6. The courts shall cooperate for the purposes of this Article, either directly or through the central authorities designated pursuant to Article 53.
"First, it must determine whether the child has, within the meaning of Article 15(3), 'a particular connection' with the relevant other member State. . . . .Given the various matters set out in Article 15(3) as bearing on this question, this is, in essence, a simple question of fact. For example, is the other Member State the former habitual residence of the child (see Article 15(3)(b)) or the place of the child's nationality (see Article 15(3)(c))?
Secondly, it must determine whether the court of that other Member state 'would be better placed to hear the case, or a specific part thereof'. This involves an exercise in evaluation, to be undertaken in the light of all the circumstances of the particular case.
Thirdly, it must determine if a transfer to the other court 'is in the best interests of the child.' This again involves an evaluation undertaken in the light of all the circumstances of the particular child."
(1) The power to transfer a case or part of the case to the courts of another Member State is an exception to the general jurisdictional rules under the regulation.
(2) The Article 15 power may only be exercised where all three questions identified by Munby J in AB v JLB are answered in the affirmative.
(3) The question of whether a court or another relevant Member State would be better placed to hear the case (or a specific part of the case) is an evaluation to be performed on all the circumstances of the case. It is intimately connected with the question of the best interests of the child.
(4) The starting point for the enquiry into the second question is the principles of comity and co-operation between Member States of the European Union.
(5) The child protection services and the judicial services of other Member States are to be taken as no less competent than those in this jurisdiction. As Pauffley J observed in Re A and B (at paragraph 41), "there is no room for 'chauvinism' under Article 15".

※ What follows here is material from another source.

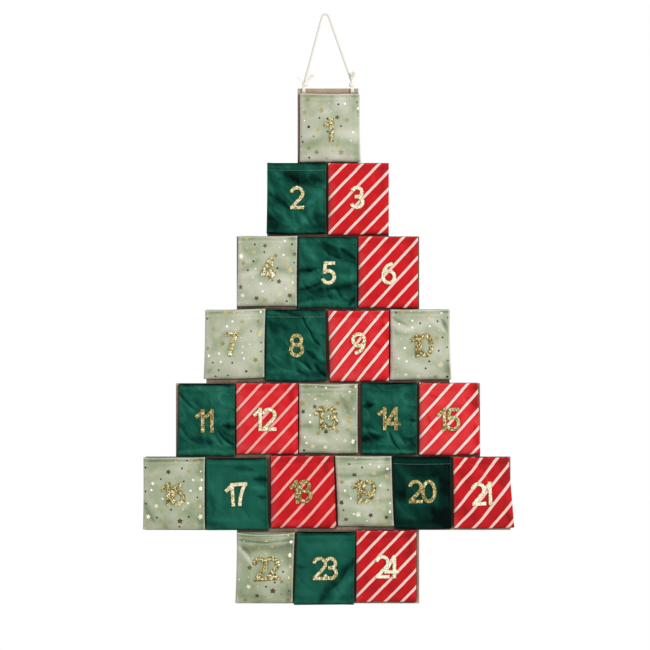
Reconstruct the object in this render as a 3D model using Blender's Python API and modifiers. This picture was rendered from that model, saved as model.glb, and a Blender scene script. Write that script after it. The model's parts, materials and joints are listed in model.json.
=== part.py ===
"""Hanging advent calendar: a stepped tree board on a cotton cord, with 24 open fabric pouches and their numbers.

Metres, +Z up. The front faces -Y, and +X is to the viewer's right. The origin is the hanging point, which is
the underside of the cord where it lies over a nail. The cord and the board's middle plane lie in Y = 0.
The board swings on the cord about the middle of its top strip, and each pouch lifts about its top back edge.
"""

import math
from dataclasses import dataclass

import bmesh
import bpy
from mathutils import Matrix, Vector

# Tree board, cut from thin sheet in one piece
POUCHES_IN_ROW = (1, 2, 3, 4, 5, 6, 3)
CELL_WIDTH = 0.0985
FIRST_ROW_HEIGHT = 0.1205
ROW_HEIGHT = 0.1189
BOARD_THICKNESS = 0.003
TOP_STRIP_HEIGHT = 0.0085
FIT_GAP = 0.0003

# Cord over the nail, and its turns through the two holes of the top strip
CORD_DIAMETER = 0.0027
HANG_HEIGHT = 0.119
HANG_OFFSET = 0.0042
NAIL_BEND_RADIUS = 0.0056
HOLE_SPACING = 0.0786
WEB_ABOVE_HOLE = 0.004
HOLE_SIDES = 16
CORD_POINT_STEP = 2.4 * CORD_DIAMETER
# How far inside its hole's middle each end of the cord stands on its knot
LEFT_FOOT_INWARD = 0.0012
RIGHT_FOOT_INWARD = 0.0008

# Knots and their frayed ends
KNOT_SIZE = Vector((0.0072, 0.0066, 0.0064))
TAIL_ROOT_RADIUS = 0.0013
TAIL_TIP_RADIUS = 0.0022
TAIL_LENGTH = 0.0145
LEFT_TAIL_LEAN = math.radians(52)
RIGHT_TAIL_LEAN = math.radians(9)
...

(6) The different approach taken by Member States to measures designed to meet the needs of children – for example, as to non-consensual adoption – is not relevant to the determination of an application under Article 15.
(7) Questions that might inform an evaluation of whether a court is better placed to hear a case include the availability of witnesses of fact, whether assessments can be conducted and if so by whom, and whether one court's knowledge of the case provides an advantage, for example through judicial continuity.
(8) The child's welfare is not the paramount consideration when considering whether to transfer a case under Article 15. The evaluation of a child's best interests under Article 15(1) is limited in its extent to the issue of forum. It will not depend upon a profound investigation of the child's situation and upbringing but upon the sorts of considerations which come into play when deciding upon the most appropriate forum
(9) The question of whether there should be a request under Article 15 should be considered alongside other jurisdiction issues at the earliest opportunity. The longer the delay the more damaged the child's situation will become.
(10) In any case with a European dimension the Court should set out quite explicitly, both in its judgment and its order (i) the basis upon which, in accordance with the relevant provisions of Brussels II Revised, it is either accepting or rejecting jurisdiction, and (ii) the basis upon which it either has or has not decided to exercise its powers under Article 15. Although this principle as expounded by Sir James Munby, P, in Re E, supra, at paragraph 35 was in the context of public law proceedings, there is no logical reason why it should not also be applied to all cases involving the exercise of parental responsibility.